I wanted to write a book that would kind of share with people how I do this,
you know, the thinking behind it and all that kind of stuff.
But I desperately didn't want it to be some boring training manual.
So the way to not do that really was to tell stories, really, you know.
And when I meet with people doing a one-to-one consultation, it's quite often, if I think a story's appropriate,
let me tell you the one about, you know.
So that's what I did in the book, really.
But funny enough, a lot of things that people say about your book, and I'd love to think it was the same about mine, is that it, you know, it's the make them laugh, make them cry thing.
You know, there's some proper emotion in there, you know.
That makes a good book.
Yeah.
Yeah, and as long as you do it in the right place where they're meant to be laughing and crying.
You don't want them to be in hysterics at the sad bits.
No, that's true.
I'm really sad that we didn't get to see you, but we're both responsible.
And Raymond would love to meet you at some point.
I think you'd really like him, Graham, except he's quite stubborn and set in his ways.
Is that common with shih Tzu's?
Yeah.
Oh, yeah.
They are.
They're lovely little companion dogs.
shih Tzu's.
But yeah, they do have that.
Everybody describes it as this
slightly regal way about them.
There's some histories of that, of course.
But yeah, you say
stubborn. You were saying before about he's a bit
I can't remember what the word
you said was, and I was thinking
kind of haughty
and aloof. That's a good word for a shih Tzu,
you know. So they do have that about them,
you know. But then you say, if you love
a shih Tzu, that's why, isn't it?
So you don't want a dog who's a push over all the time.
You want a bit of spirit, do you?
I believe you find the right dog for you, you know.
And I think possibly, Raymond, if a big, if someone approaches him
and they're sort of overpouring him and being,
if there's over-exuberance in his face, you know what Raymond does, Graham?
He turns the other cheek and looks skyward.
So you're trying to argue, well.
What's the standout quality, Graham,
that humans can learn from dogs?
I always say that nobody ever sent a dog on a mindfulness course
and it's a sort of slightly jockey thing I think it's pretty obvious
but the fact is they're really good at here and now
you know it's like I've got food, I've got a ball
I've got a bed to lie down on I'm happy
I'm not going to worry about later on
and I'm not going to worry about the past so much you know
and I think you know
we hear it from so many
different places don't we it's and at a time when we're in great change as we have been in the
last couple of years it really helps i think to ground yourself in that right now this moment i'm
okay and there's food in the fridge i'm all right let's not worry about everything else too much and
dogs i think are pretty good at that there's food in the fridge raymond oh no now he wants food
graham now you've done it graham when i need to discipline ray
that he does, Emily.
When I'm sitting on the sofa, because I've had him up previously,
he starts pouring the Ottoman and going,
So first things first, you're from down south, you've got an Ottoman.
We got a stool.
So, right, Em, here's what you do, right?
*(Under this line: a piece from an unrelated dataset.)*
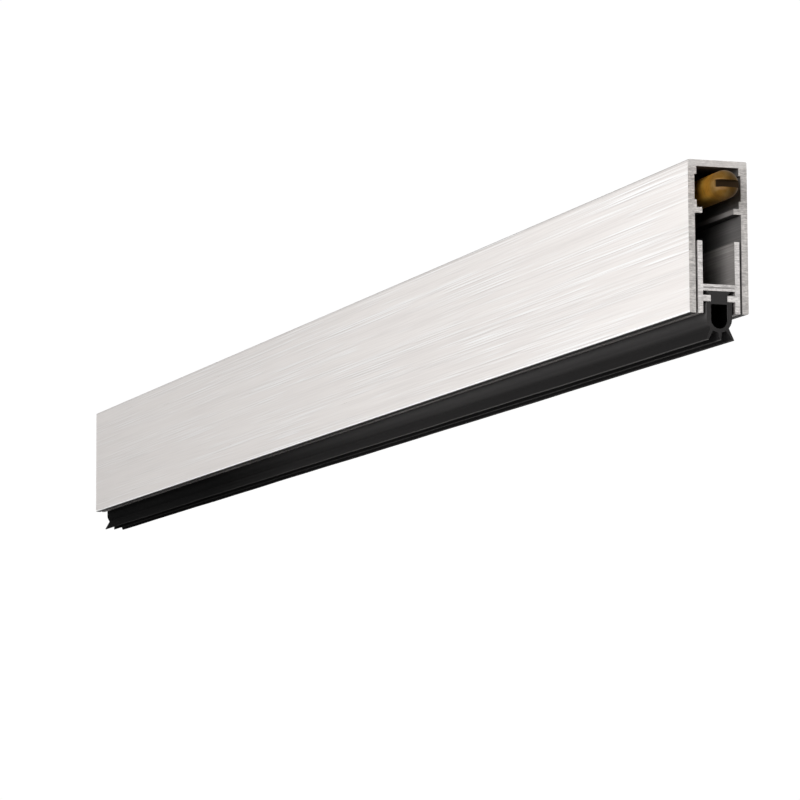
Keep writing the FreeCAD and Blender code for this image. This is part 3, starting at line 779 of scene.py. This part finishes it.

So he's pouring at you, right?
So what we're going to do is we're going to imagine a scenario where he's pouring at you, right?
and then you tell him off and then he stops pawing, right?
And then you're going to praise him for being a good boy, right?
And it's going to sound like this.
Raymond, no.
Oh, good boy, that's nice.
See the difference?
That's how the tone works.
Dead easy, piece of cake.
And don't call it an autumn.
It's a stool.
Well, Graham, I've loved talking to you.
Thank you so much.
And please, can Ray and I come and meet you at some point?
Well, what we'll do is, when the war's over, we'll go out for that walk properly.
It was lovely to chat, but let's go for a dog walk.
I actually feel so excited at the thought of it.
Ray, we're going to meet Graham.
Oh, that's nice.
Say goodbye.
Ray, can you say goodbye to Graham?
Graham, say goodbye to Ray.
There you go.
Bye bye, Ray, Ray.
Goodbye.
There you go.
I'll tell you what.
If he says goodbye, Graham, we'll both be on the telly.
I really hope you enjoyed listening to that.